Die Begegnung mit Russland im Allgemeinen und mit den Bolschewiki im Besonderen geriet für den preußischen Generalstabsoffizier zu einem regelrechten Kulturschock. Bei der Charakterisierung der Verhandlungspartner dominieren Titulierungen wie "Hunde", "Schufte" oder "die Bande", natürlich auch die ganze Bandbreite antisemitischer Verbalinjurien. Die Formlosigkeit des revolutionären Geschäftsbetriebs und die Unberechenbarkeit der gegnerischen Verhandlungsführung stellten ihn auf eine harte Probe: "Gräßliche Angewohnheit der Leute des neuen Rußland stets "Hand zu schütteln". Verweigerung ist natürlich ausgeschlossen, da muß man mit den Wölfen heulen." (13) Bothmer war sich zwar sicher, dass die Tage dieser Revolutionäre bald gezählt sein würden, vermochte aber in Moskau selbst keine wirksame Opposition zu erkennen. Die Vertreter des zarischen Adels und des städtischen Bürgertums hofften auf die weißen Truppen oder eine deutsche Intervention, übten sich aber ansonsten in Anpassung. Das Dilemma der deutschen Politik, dass man zwar der Bolschewiki zur Liquidierung des Krieges an der Ostfront bedurfte, gleichzeitig ihnen aber in einer Nachkriegsordnung keinen Platz einräumen wollte und mit dem Vorstoß in die Ukraine weitere Feindschaft schuf, tritt in Bothmers Aufzeichnungen zutage.
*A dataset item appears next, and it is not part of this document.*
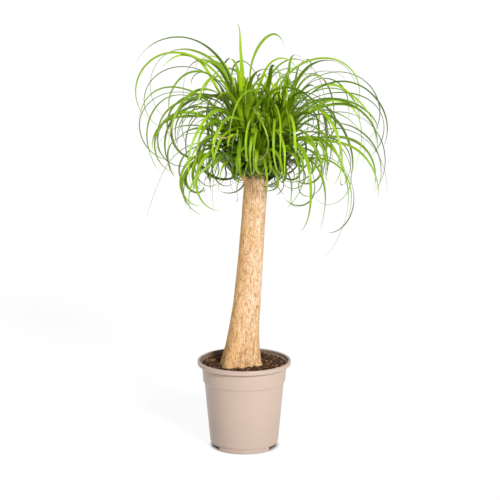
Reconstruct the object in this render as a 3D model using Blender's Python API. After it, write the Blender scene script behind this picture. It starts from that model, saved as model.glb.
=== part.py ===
"""Potted ponytail palm: a plastic nursery pot, its soil, a bare trunk and the leaves of six heads.

Metres, +Z up. The origin is the middle of the pot's underside, which rests on a surface at z = 0.
The front faces -Y. A heading is measured round +Z from +X, so 180 points left and 270 to the front.
"""

from math import cos, exp, pi, radians, sin
from random import Random

import bmesh
import bpy
from mathutils import Matrix, Vector
from mathutils.bvhtree import BVHTree

# Pot
RIM_RADIUS = 0.1200
RIM_HEIGHT = 0.2280
RIM_BAND = 0.0115
RIM_ROLL = 0.0038
RIM_INSET = 0.0080
RIM_GROOVE = 0.0006
GROOVE_HALF_HEIGHT = 0.0012
COLLAR_RADIUS = 0.1088
COLLAR_FOOT_RADIUS = 0.1060
COLLAR_FOOT = 0.1745
BODY_TOP_RADIUS = 0.1022
BODY_FOOT_RADIUS = 0.0880
FOOT_RADIUS = 0.0855
FOOT_HEIGHT = 0.0136
FOOT_THICKNESS = 0.0026
EDGE_BREAK = 0.0008
COLLAR_STEP = 0.0028
COLLAR_STEP_HEIGHT = 0.0040
AXIS_RADIUS = 0.0010
WALL = 0.0016
FLOOR_UNDERSIDE = 0.0105
FLOOR_THICKNESS = 0.0020
BOSS_RADIUS = 0.0150
BOSS_WALL = 0.0020
NOTCH_DEPTH = 0.0240
NOTCH_HEIGHT = 0.0098
NOTCH_WIDTH = 0.0360
NOTCH_HEADINGS = (-150, -30, 90)
DRAIN_RING = 0.0550
DRAIN_RADIUS = 0.0045
DRAIN_COUNT = 6
DRAIN_SIDES = 10
SIDES = 40

# Soil
GAP = 0.0005
SOCKET_GAP = 0.0008
SOIL_GAP = 0.0009
SOIL_TOP = 0.2130
SOIL_SHARES = (0.35, 0.70)
SOIL_SWELL = 0.0012

# Trunk
TRUNK_BOTTOM = 0.1720
TRUNK_TOP = 0.7040
TRUNK_DOME = 0.0080
TRUNK_FOOT_X = -0.0105
TRUNK_FOOT_Y = -0.0080
TRUNK_LEAN = 0.0405
TRUNK_BOW = 0.0040
STEM_RADIUS = 0.0295
STEM_TAPER = 0.0050
BASE_FLARE = 0.0205
FLARE_FALL = 0.0780
BURIED_TAPER = 0.92
BURIED_SHARES = (1.0, 0.93, 0.75, 0.45, 0.18, 0.0)
STEM_STEPS = 15
STEM_STEP_EASE = 1.4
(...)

Noch pointierter geraten seine Einlassungen zum Verhältnis von Militär und Diplomatie auf deutscher Seite. "Energielosigkeit und Schlappheit" (68) wirft er den Diplomaten vor: "Durch und durch anglophil auch jetzt noch, bar jeder patriotischen Wärme, strotzend von gekünsteltem Objektivismus, der auch angewendet wird, wenn bei anderen Menschen nur das Herren-Bewußtsein als Deutscher spricht." (72) Zur Personifizierung dieser Klasse von Diplomaten erwuchs für Bothmer vor allem der ehemalige Berater des Reichskanzlers Bethmann Hollweg, Kurt Riezler, den er in Moskau als Legationsrat erlebte (siehe die wenig schmeichelhaften Charakterisierungen 20, 24, 85).

Am Ende kann sich der Leser des Eindrucks nicht erwehren, dass er mit Karl von Bothmer einen Zeitzeugen vor sich hat, dessen professionelle Qualifikation in Moskau an ihre Grenzen gestoßen ist. Das wird schon daraus ersichtlich, dass die Heeresleitung bald einen regulären Militärattaché mit Russlandexpertise nach Moskau nachschickte. In die politischen Überlegungen im engeren Zirkel der Gesandtschaft hat Bothmer wohl keinen Einblick gehabt. Gleichwohl bilden seine Ausführungen einen lesenswerten Einblick in eine turbulente Episode des Jahrhunderts, gerade weil er auf seine Art ein Außenseiter blieb.

Die Edition profitiert von der ausgewiesenen Kennerschaft des Bearbeiters und ist in den politischen wie militärischen Hintergrundinformationen erhellend. Als bedauerlicher Mangel sind die allzu dürren biografischen Informationen zu Bothmer zu vermerken. Mit einer Fußnote zur weiterführenden Literatur ist das nicht getan. Die Hinweise auf einen "Nachlass Bothmer", offenbar unpublizierte "Erinnerungen" und eine "Personalakte" bleiben kryptisch. Dass sich das Manuskript in "leidlichem Zustand" (VII) befindet, ist ja schön und gut. Interessanter wäre es aber gewesen, zu erfahren, wo es sich eigentlich befindet. Wäre es zuviel verlangt gewesen, wenn Herausgeber und Bearbeiter dem Leser wenigstens die Lebensdaten des Verfassers verraten hätten?


Anmerkungen:

[1] Karl Freiherr von Bothmer: Mit Graf Mirbach in Moskau. Tagebuch-Aufzeichnungen und Aktenstücke vom 19. April bis 24. August 1918, Tübingen 1922.

[2] Winfried Baumgart: Deutsche Ostpolitik 1918. Von Brest-Litowsk bis zum Ende des Ersten Weltkrieges, Wien und München 1966.